While non-profits may not look forward to annual audits, regular maintenance and preparation specific to an impending audit can make the process less disruptive. We recommend taking the following five steps.
1. Reconcile Routinely
You should not wait until audit time to reconcile accounts (e.g., cash, receivables, pledges, payables, accruals, and revenues). Reconcile general ledger account balances to supporting schedules (bank reconciliation, receivables, and payable aging) monthly or at least quarterly. Also, do not forget to reconcile database information provided and maintained by nonaccounting departments, such as contributions, events revenue, registration revenue, and sponsorships.
2. Prepare Supporting Documentation
Collect all supporting documentation before your audit and, if anything is missing, alert auditors immediately. It might be necessary to request duplicate invoices from vendors or ask donors for copies of letters describing restrictions on contributions.
3. Assemble the ‘Provided by Client’ List Items
As part of their planning process, auditors typically compile a Provided by Client list of materials they expect you to produce. The list includes a timeline indicating when the auditors need each type of material. Submit everything on the list according to the timeline. If you do not, you could push back the audit itself and miss your board deadline for completion. Be sure to perform a self-review of all information before you send it.

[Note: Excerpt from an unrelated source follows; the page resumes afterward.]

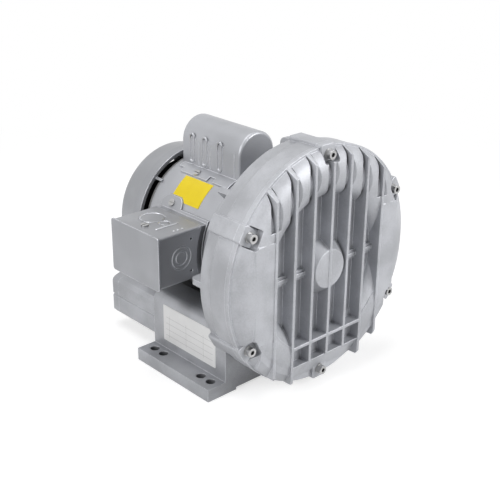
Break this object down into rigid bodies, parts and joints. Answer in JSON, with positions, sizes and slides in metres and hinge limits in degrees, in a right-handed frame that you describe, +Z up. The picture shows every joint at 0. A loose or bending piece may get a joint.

4. Be Ready to Explain Variances
Before the auditors arrive, identify major fluctuations in your account balances compared to the previous year. Your auditors will inquire into significant variances in revenues and expenses. Make sure you are ready to explain them as well as budget variances promptly and clearly.
5. Review Earlier Audits
Audits from previous years provide useful guidance. Check prior years’ audit entries and confirm that you did not make the same errors this year. In addition, confirm that you posted all of the audit entries from the last audit. If you did not, your financial statements might be distorted.
Do not think of audits as a once-a-year obligation. Keep in touch with auditors throughout the year. For example, if you land a new grant or contract and are not certain how to properly record it, do not hesitate to ask your auditors.